The authors claim in the introduction and conclusion to be the first study to assess melt across the region, which is not true. Wells et al. (2026) also used Sentinel-1 SAR backscatter to produce melt onset time series for all glaciers >2 km2 in the region. It may be worth comparing these results in the supplement, which use the same -3 dB threshold from mean winter backscatter but for slightly different data (Wells et al. use cross-polarized SAR, this study uses co-polarized SAR) and slightly different onset elevation determination (Wells et al. use an ‘all melt’ threshold and hypsometric approach per-glacier, this study averages melt onset maps during elevation binning of all pixels in the study domain).

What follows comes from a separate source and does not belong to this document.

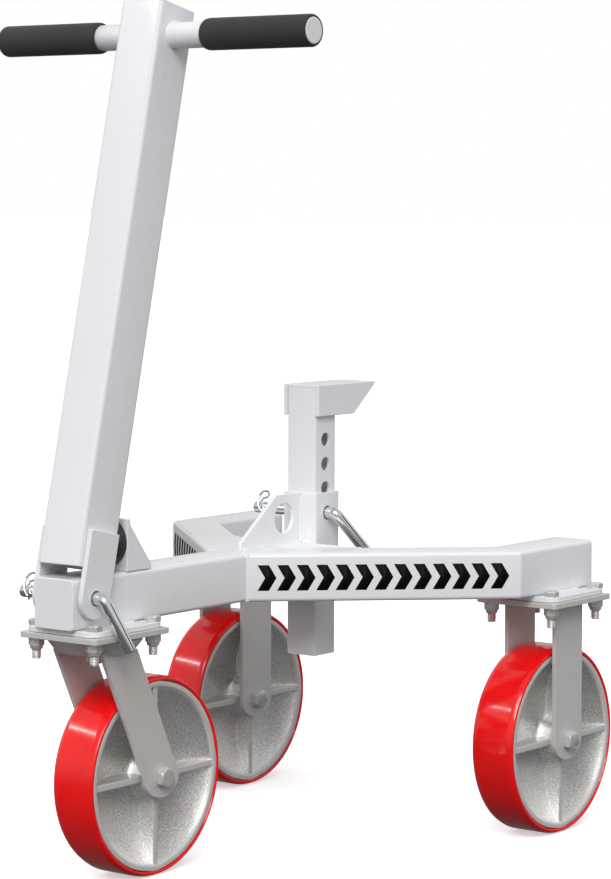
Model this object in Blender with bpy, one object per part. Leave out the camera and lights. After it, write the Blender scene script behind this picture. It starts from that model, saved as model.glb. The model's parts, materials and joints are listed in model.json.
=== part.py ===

My main concern regards the firn melt zone classification results (as shown in Fig. 7). The accumulation area of the glaciers in this region is roughly 50-55% (Zeller et al., 2025), but this study only maps the ablation area as 12% of the area. In turn, this means that nearly 90% of the glacierized area is some classification of a firn zone, with over 70% being either wet firn, dry to wet firn, or dry firn. The authors need to motivate the physical meaning or interpretation of the transition zones, as the "wet firn to ablation" zone almost certainly contains no firn in reality. For many glaciers in the region, the "wet firn" zone itself is delineated as covering the entire glacier.
This may be the result of processing at the study domain scale, as opposed to per-glacier. As such, melt signals are mixed and aggregated into bins that span different parts of glaciers, especially across the large range of climates (maritime/coastal and continental/interior) and elevations (0 to 5000+ m a.s.l.) within the domain. While this is a major limitation of the study, it may still be okay as long as the authors make it explicitly clear that these results should be interpreted only as a domain-wide estimate and not necessarily indicative of any particular glacier (the authors don’t parse results for specific glaciers, but this could maybe still be explicitly stated). In this case, it also might make sense to remove the map in Fig. 7 and just show the zones in relation to the regional hypsometry to avoid misinterpretation of the results.
My other major concern arises from caution about the melt detection algorithm, particularly over heavy debris cover. Heavy debris can result in that portion of a glacier not exhibiting a clear melt signal. The current algorithm does not detect or identify these pixels as melting, and thus altogether excludes them from the analysis. This is clear from the maps D1-D7, where the terminus of Malaspina glacier, Logan glacier, Chitina glacier, and others (which are heavily debris covered) are never mapped in the melt onset and subsequent maps. The debris covered pixel behavior is also clear in cross-polarized SAR maps on, for example, Chitina glacier (https://alaskasnowlines.streamlit.app/plot_gif?name=Chitina&rgi_id=16307) and Logan glacier (https://alaskasnowlines.streamlit.app/plot_gif?name=Logan&rgi_id=16822), where the backscatter at the debris-covered terminus remains pretty much unchanged throughout time. In the study results, these parts of the glaciers are primarily the regions being mapped as “ablation area” or “wet firn to ablation zone”, even though no melt onset/refreeze interpretations where made over these areas of the glacier to begin with. One way to get around this issue would be to use some sort of “all melt” threshold to account for these lower pixels that are in fact melting but are either debris-covered or generally below the snowline, but this would likely require transitioning to a per-glacier analysis, at least to develop the spatially-distributed melt onset maps.
lastly, in Figure 7, there is an artifact resulting from plotting (hopefully it’s just a cosmetic error!), the DEM, or the mapping algorithm. The glacier areas near the edges of the figure are colored as ablation zones, cutting through other parts of the glaciers in a non-physical way, even in some accumulation areas.